Can the data below be echoed back word for word?

----------------------------------------

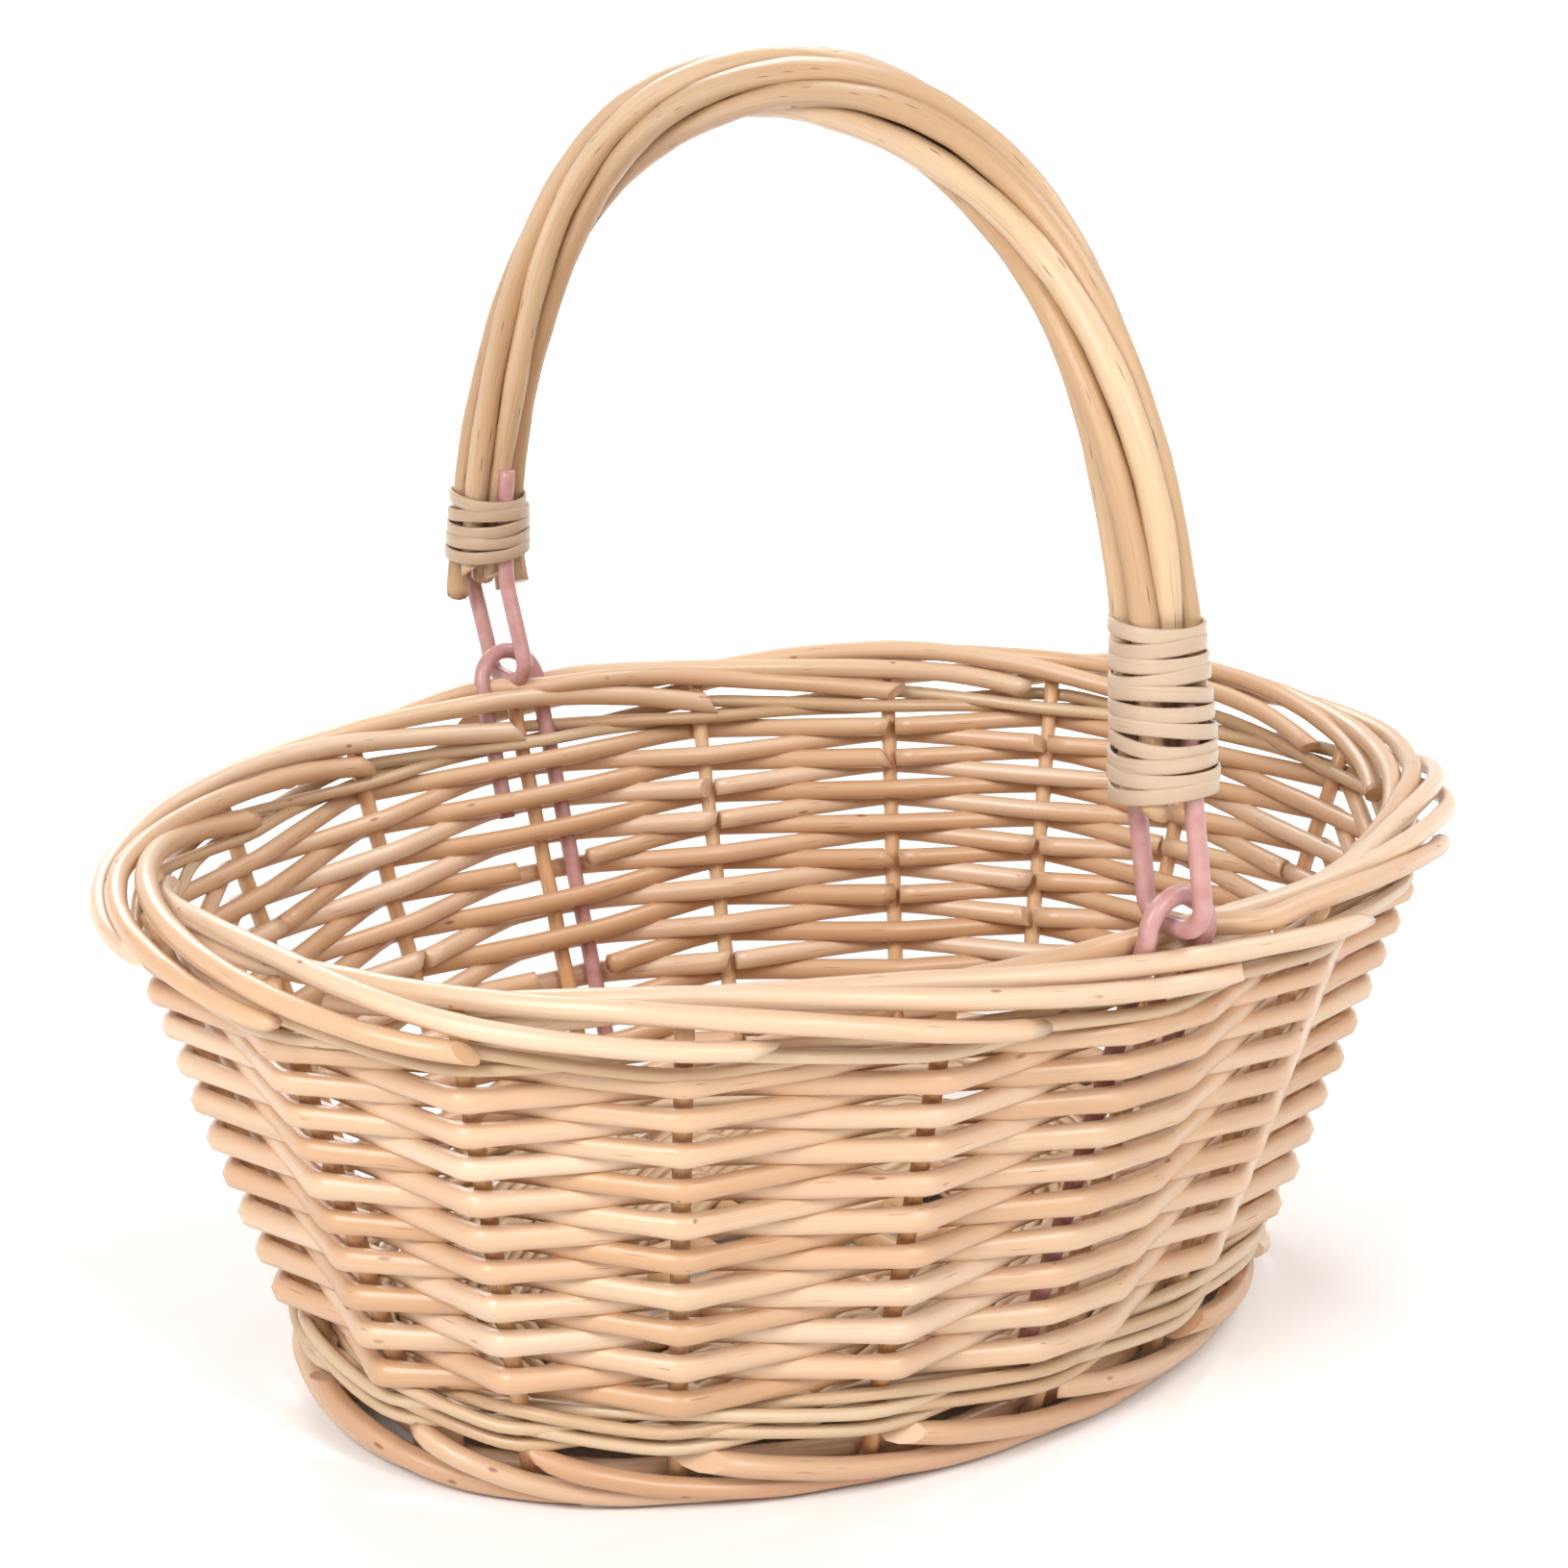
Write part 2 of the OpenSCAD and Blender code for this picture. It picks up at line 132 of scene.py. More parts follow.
def soft_light(name, place, size, power):
    data = bpy.data.lights.new(name, "AREA")
    data.shape = "DISK"
    data.size = size
    data.energy = power
    light = bpy.data.objects.new(name, data)
    light.location = place
    light.rotation_euler = (LIGHT_AIM - Vector(place)).to_track_quat("-Z", "Y").to_euler()
    scene.collection.objects.link(light)


soft_light("high_left", (-1.35, -0.5, 1.25), 0.8, 21)
soft_light("high_front", (-0.15, -1.6, 1.3), 0.7, 14)
soft_light("high_right", (1.1, -0.2, 1.3), 0.7, 8)
soft_light("high_back", (0.4, 1.3, 1.0), 0.7, 10)

# --- Wall stakes ---------------------------------------------------------------
# Eighteen peeled willow rods stand round an oval and lean out. The oval is drawn
# from four centres, and the stake line at any height is an offset of it.
STAKE_ANGLES = [14.5, 38, 58, 74, 90, 106, 122, 142, 165.5]
STAKE_ANGLES += [a + 180 for a in STAKE_ANGLES]
STAKES = len(STAKE_ANGLES)
HALF_LENGTH, HALF_WIDTH, END_RADIUS = 0.114, 0.081, 0.064
DATUM, LEAN = 0.010, 0.33
STAKE_RADIUS = 0.00205
STAKE_TAPER, STAKE_WAVE = 0.92, 0.0003
STAKE_STEPS = 12
END_CENTRE = HALF_LENGTH - END_RADIUS
SIDE_RADIUS = ((HALF_WIDTH ** 2 + END_CENTRE ** 2 - END_RADIUS ** 2)
               / (2 * (HALF_WIDTH - END_RADIUS)))
SIDE_CENTRE = SIDE_RADIUS - HALF_WIDTH
JOIN = math.atan2(SIDE_CENTRE, END_CENTRE)
MID_WALL = 0.02
# Every path has a point at least this often, and a pressed rod swells this far and much
PATH_GAP = 0.006
PRESS_REACH, PRESS = 0.006, 0.1
CUT_REACH = 0.02


def quarter_length(angle):
    """Length round the oval at mid wall, from its end to the place facing angle."""
    if angle <= JOIN:
        return (END_RADIUS + MID_WALL) * angle
    return (END_RADIUS + MID_WALL) * JOIN + (SIDE_RADIUS + MID_WALL) * (angle - JOIN)


QUARTER = quarter_length(math.pi / 2)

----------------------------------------

Exercise response
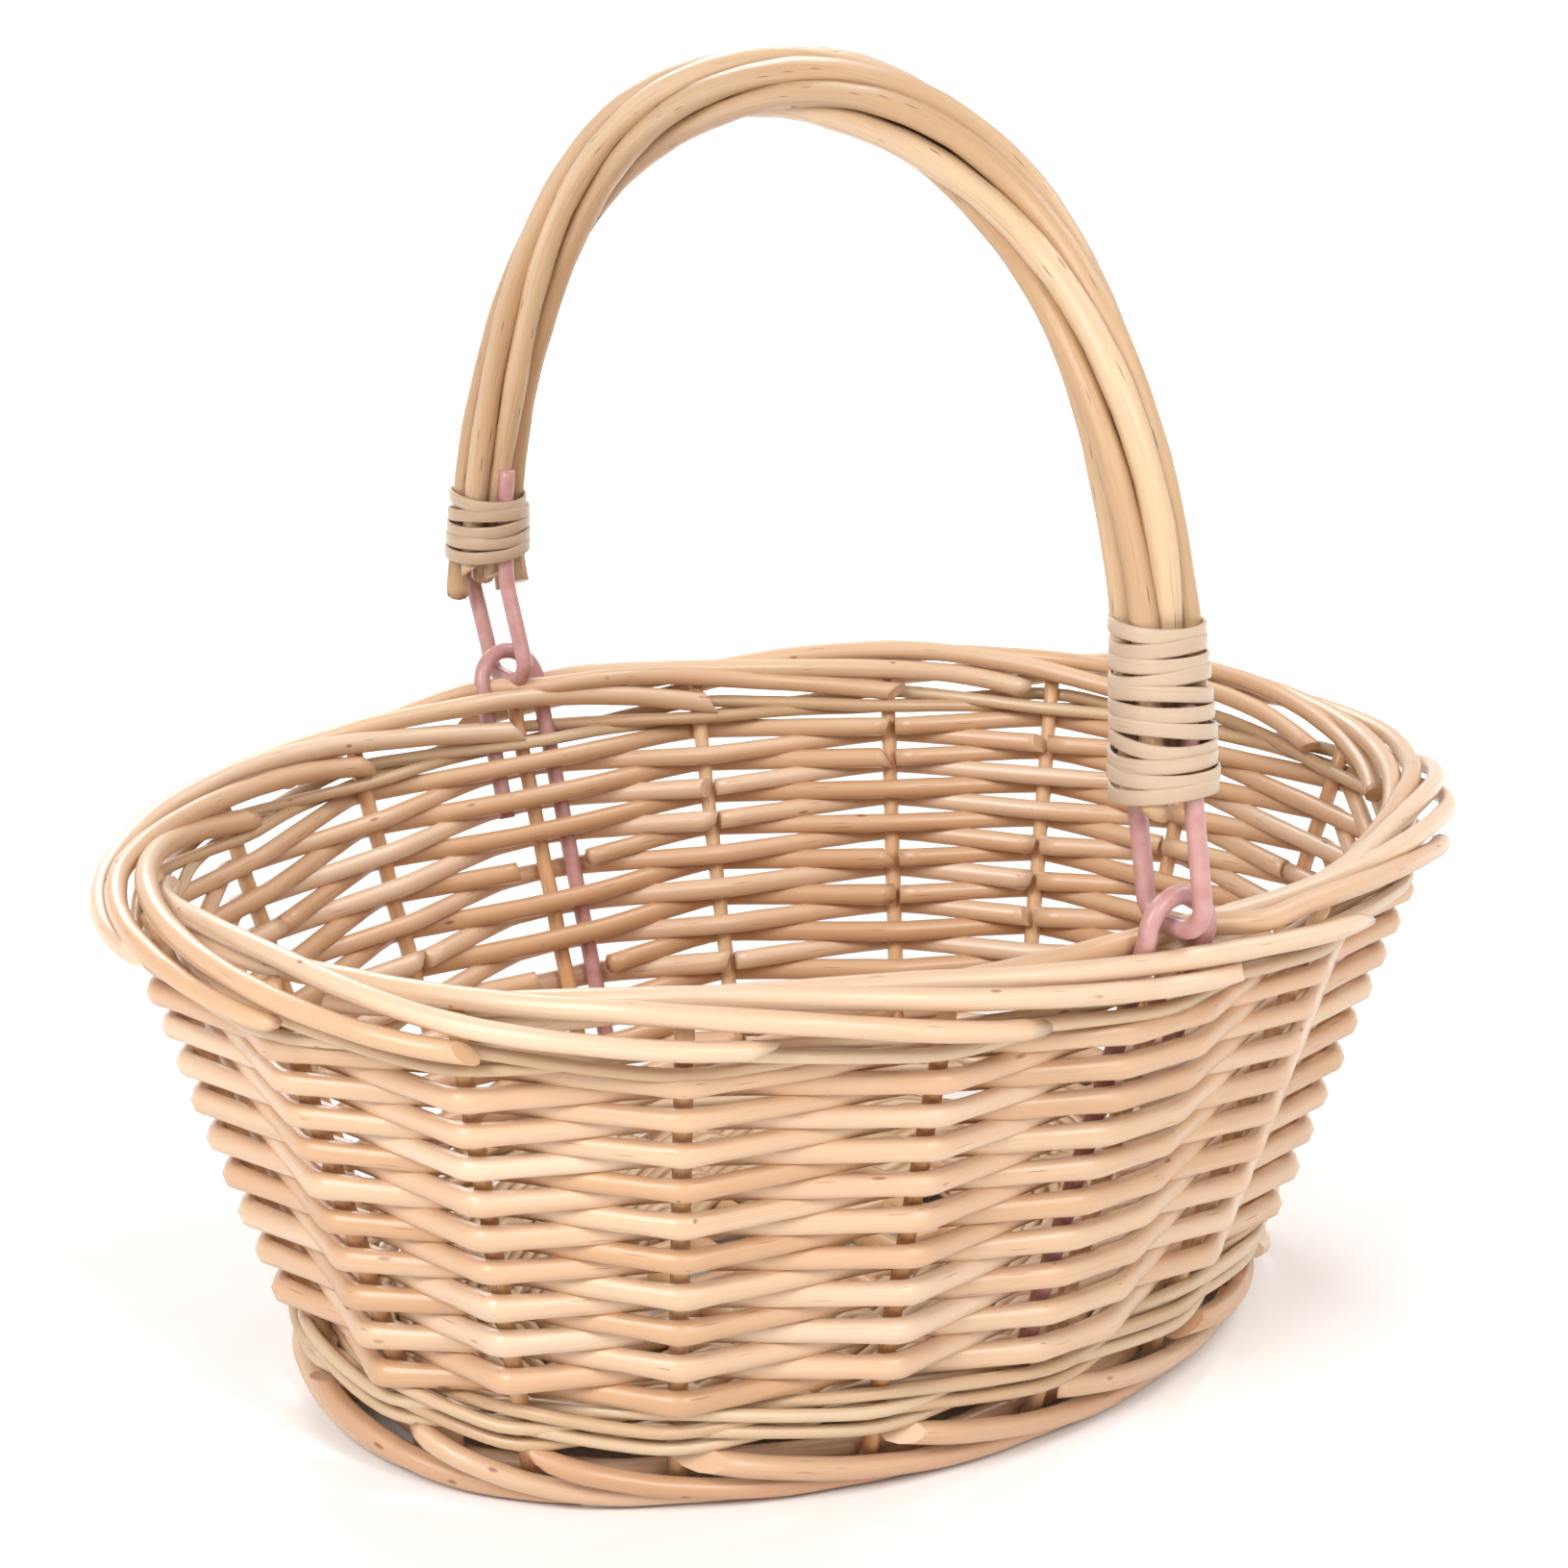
Write part 2 of the OpenSCAD and Blender code for this picture. It picks up at line 132 of scene.py. More parts follow.
def soft_light(name, place, size, power):
    data = bpy.data.lights.new(name, "AREA")
    data.shape = "DISK"
    data.size = size
    data.energy = power
    light = bpy.data.objects.new(name, data)
    light.location = place
    light.rotation_euler = (LIGHT_AIM - Vector(place)).to_track_quat("-Z", "Y").to_euler()
    scene.collection.objects.link(light)


soft_light("high_left", (-1.35, -0.5, 1.25), 0.8, 21)
soft_light("high_front", (-0.15, -1.6, 1.3), 0.7, 14)
soft_light("high_right", (1.1, -0.2, 1.3), 0.7, 8)
soft_light("high_back", (0.4, 1.3, 1.0), 0.7, 10)

# --- Wall stakes ---------------------------------------------------------------
# Eighteen peeled willow rods stand round an oval and lean out. The oval is drawn
# from four centres, and the stake line at any height is an offset of it.
STAKE_ANGLES = [14.5, 38, 58, 74, 90, 106, 122, 142, 165.5]
STAKE_ANGLES += [a + 180 for a in STAKE_ANGLES]
STAKES = len(STAKE_ANGLES)
HALF_LENGTH, HALF_WIDTH, END_RADIUS = 0.114, 0.081, 0.064
DATUM, LEAN = 0.010, 0.33
STAKE_RADIUS = 0.00205
STAKE_TAPER, STAKE_WAVE = 0.92, 0.0003
STAKE_STEPS = 12
END_CENTRE = HALF_LENGTH - END_RADIUS
SIDE_RADIUS = ((HALF_WIDTH ** 2 + END_CENTRE ** 2 - END_RADIUS ** 2)
               / (2 * (HALF_WIDTH - END_RADIUS)))
SIDE_CENTRE = SIDE_RADIUS - HALF_WIDTH
JOIN = math.atan2(SIDE_CENTRE, END_CENTRE)
MID_WALL = 0.02
# Every path has a point at least this often, and a pressed rod swells this far and much
PATH_GAP = 0.006
PRESS_REACH, PRESS = 0.006, 0.1
CUT_REACH = 0.02


def quarter_length(angle):
    """Length round the oval at mid wall, from its end to the place facing angle."""
    if angle <= JOIN:
        return (END_RADIUS + MID_WALL) * angle
    return (END_RADIUS + MID_WALL) * JOIN + (SIDE_RADIUS + MID_WALL) * (angle - JOIN)


QUARTER = quarter_length(math.pi / 2)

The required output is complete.